A couple of years later, the Junior Olympia branched off. We were going playing in the Quarter; Milton didn’t like that. We’d say to him, “We’re not practicing today; we’re going to play in the French Quarter.
” He’d say, “What? You come and practice!” He and his wife used to come to pick us up to practice, and we used to have to run from them. It was like, go make a few dollars, or go practice. He got fed up with us. He got to the point of thinking, “Oh shit, they’re going out there—just let them go.” We went out there, and we wound up missing a gig. It was a benefit. We were young; we thought, “Why go play for free, when we can make some money?”

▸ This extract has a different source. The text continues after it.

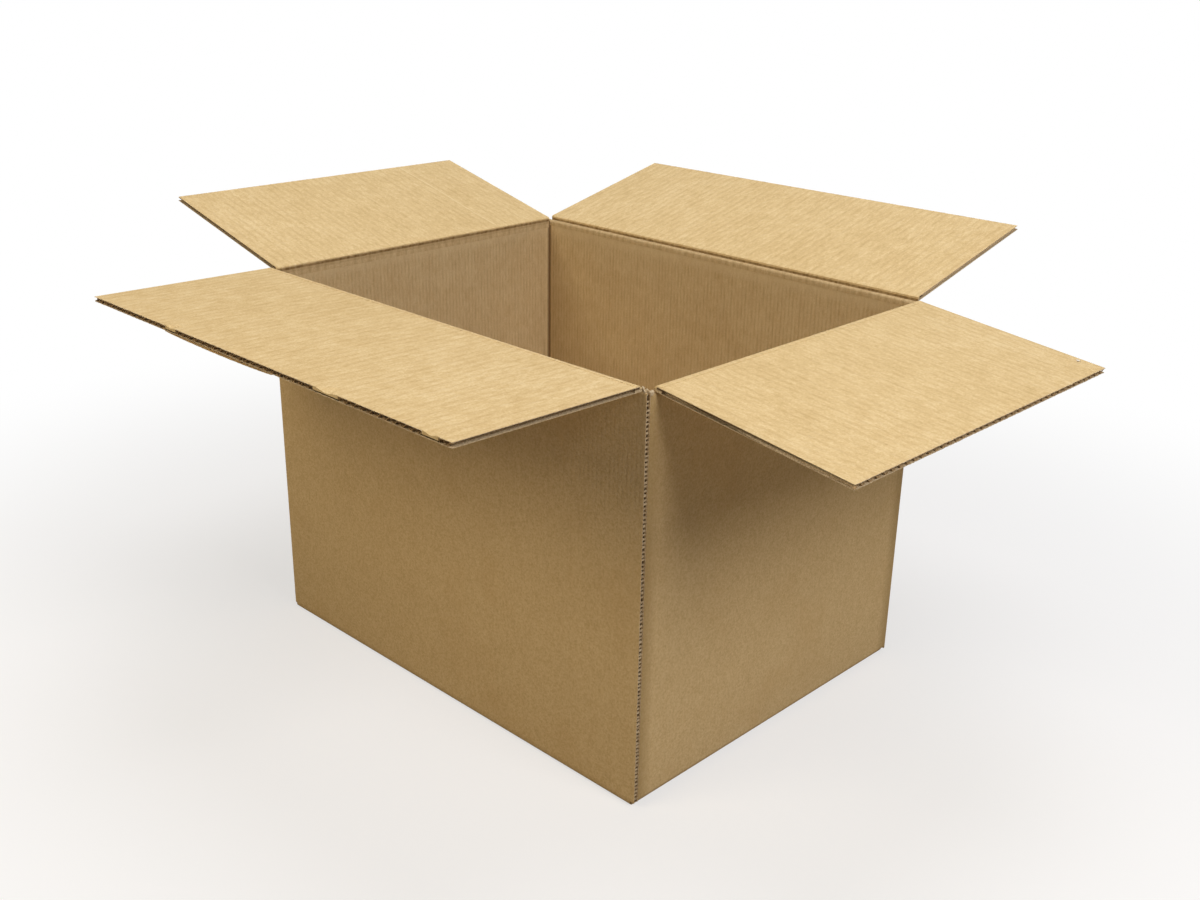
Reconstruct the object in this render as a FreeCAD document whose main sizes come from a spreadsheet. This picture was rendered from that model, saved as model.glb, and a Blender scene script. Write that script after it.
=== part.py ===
import FreeCAD, Part
import Sketcher
import os

# Open slotted box of single-wall corrugated board, long axis along X, front long wall facing -Y.
# The origin is the middle of the footprint, Z is up, sizes are millimetres and angles are degrees.

os.makedirs("parts", exist_ok=True)
doc = FreeCAD.newDocument("OpenBox")
sheet = doc.addObject("Spreadsheet::Sheet", "Dimensions")
sheet.Label = "Dimensions"

SIZES = (
    # room inside the box, and the board that it is folded from
    ("inside_length", 400.0),
    ("inside_width", 300.0),
    ("rim_level", 302.0),
    ("board", 3.6),
    ("clearance", 0.3),
    # corners of the folded walls
    ("corner_round", 3.4),
    ("bottom_round", 2.6),
    ("short_crown_round", 3.0),
    ("crown_ease", 0.15),
    # top flaps: reach past the outer face, slot beside each end, level of the short pair
    ("flap_reach", 147.6),
    ("slot_inset", 0.5),
    ("joint_slot_inset", 5.0),
    ("short_pair_drop", 1.0),
    ("root_round", 1.6),
    # flutes between the two liners
    ("flute_pitch", 7.5),
    ("liner", 0.4),
    ("web_rise", 0.3),
    ("cell_base", 2.75),
    ("cell_shoulder", 1.9),
    ("cell_crown", 0.75),
    ("edge_channel", 0.9),
    ("crushed_root", 6.0),
    # knocks along the front flap's outer edge: place along the fold, width, depth, run inward
    ("left_knock_at", 93.0),
    ("left_knock_width", 13.0),
    ("left_knock_depth", 0.9),
    ("middle_knock_at", -84.7),
    ("middle_knock_width", 25.0),
    ("middle_knock_depth", 1.6),
    ("right_knock_at", -181.0),
    ("right_knock_width", 14.0),
    ("right_knock_depth", 1.1),
    ("knock_run", 9.0),
    # bottom flaps
    ("bottom_flap", 150.0),
    ("bottom_seam", 0.8),
    # glued lap behind the front wall, and the raw edge that covers it
    ("lap_width", 35.0),
    ("lap_top_drop", 22.0),
    ("lap_lift", 2.0),
    ("lap_taper", 9.0),
    ("raw_edge_back", 0.3),
    ("raw_channel", 1.3),
    ("joint_fold", 3.0),
    # the flaps as they stand in the opened box, above the horizontal
    ("front_rise", 1.0),
    ("right_rise", -6.8),
    ("back_rise", 13.5),
    ("left_rise", 13.7),
)
for row, (alias, value) in enumerate(SIZES, start=1):
    sheet.set(f"A{row}", alias)
    sheet.set(f"B{row}", str(value))
    sheet.setAlias(f"B{row}", alias)
doc.recompute()

D = "<<Dimensions>>."
OUTER_X = f"({D}inside_length / 2 + {D}board)"
OUTER_Y = f"({D}inside_width / 2 + {D}board)"
INNER_X = f"({D}inside_length / 2)"
INNER_Y = f"({D}inside_width / 2)"


def evaluate(text):
    value = sheet.evalExpression(text)
    return float(getattr(value, "Value", value))


def plane(body, role):
    for feature in body.Origin.OriginFeatures:
        if feature.Role == role:
            return feature
    raise ValueError(role)


def new_body(label):
    body = doc.addObject("PartDesign::Body", label)
    body.Label = label
    return body


def new_sketch(body, name, role, level="0"):
    """Empty sketch on one of the body's own planes, moved along the plane's normal."""
    sketch = body.newObject("Sketcher::SketchObject", name)
    sketch.AttachmentSupport = [(plane(body, role), "")]
    sketch.MapMode = "FlatFace"
    sketch.setExpression("AttachmentOffset.Base.z", level)
    return sketch


def closed_outline(sketch, corners):
    """Closed outline through the corners, each a pair of expressions measured from the origin."""
    values = [(evaluate(x), evaluate(y)) for x, y in corners]
    first = sketch.GeometryCount
    total = len(corners)
    for i in range(total):
        a = FreeCAD.Vector(*values[i], 0)
        b = FreeCAD.Vector(*values[(i + 1) % total], 0)
        sketch.addGeometry(Part.LineSegment(a, b), False)
    for i in range(total):
        following = first + (i + 1) % total
        sketch.addConstraint(Sketcher.Constraint("Coincident", first + i, 2, following, 1))
    for i, (x, y) in enumerate(corners):
        for kind, text, value in (("DistanceX", x, values[i][0]), ("DistanceY", y, values[i][1])):
            where = sketch.addConstraint(
                Sketcher.Constraint(kind, -1, 1, first + i, 1, value)
            )
            sketch.setExpression(f"Constraints[{where}]", text)


def rectangle(sketch, x0, y0, x1, y1):
    closed_outline(sketch, [(x0, y0), (x1, y0), (x1, y1), (x0, y1)])


def pad(body, sketch, length, name, reverse=False):
    feature = body.newObject("PartDesign::Pad", name)
    feature.Profile = sketch
    feature.Reversed = reverse
    feature.setExpression("Length", length)
    return feature


def pocket(body, sketch, length, name, reverse=False, midplane=False):
    feature = body.newObject("PartDesign::Pocket", name)
    feature.Profile = sketch
    feature.Reversed = reverse
    feature.Midplane = midplane
    feature.setExpression("Length", length)
    doc.recompute()
    if feature.Shape.Volume > feature.BaseFeature.Shape.Volume - 1:
        raise ValueError(f"{name} removed nothing")
    return feature


def edges_at(shape, test):
    """Names of the edges whose middle and direction pass the test."""
    names = []
    for i, edge in enumerate(shape.Edges, start=1):
        a, b = edge.Vertexes[0].Point, edge.Vertexes[-1].Point
        if test((a + b) / 2, b - a):
            names.append(f"Edge{i}")
    return names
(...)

Milton was highly upset, and we fell out for a couple of years. We had a couple of guys leaving, and the All Stars was breaking up. So we welded together and formed the New Birth. The All Stars and the Junior Olympia both knew a lot of traditional stuff, and we started to combine that with the sort of thing the Rebirth was doing, so we had it all. We used to go playing in Jackson Square with Stackman [Elliott Callier]—he used to teach us stuff. One day, Benny Jones came out. He said to me, “Hey, Little Milton, you want to make a gig?” I told him I had to ask my momma.
I was about fourteen. Benny and Tuba brought me home in the back of a truck to my home at 1220 Franklin Avenue to ask if I could go. After that, I started working with the Chosen Few.
Then, when Benny started his Tremé band, he had me and Kermit Ruffins on trumpet. They called me “Little Milton” or “Little Half Head” because I had been Milton’s prot ég é. I know I was very influenced by his style, and now when I play at the Hall on Sunday nights, I’m actually taking his spot. That’s a huge step, going right behind someone like that who was in that spot for years. Jacques Gauthé, the soprano player, always shouts, “Play it, Milton,” when I take a solo.
At first, they said I looked like Milton because I was a bandleader; I played trumpet and tambourine. Later on, when I started getting a stomach, I really looked like him.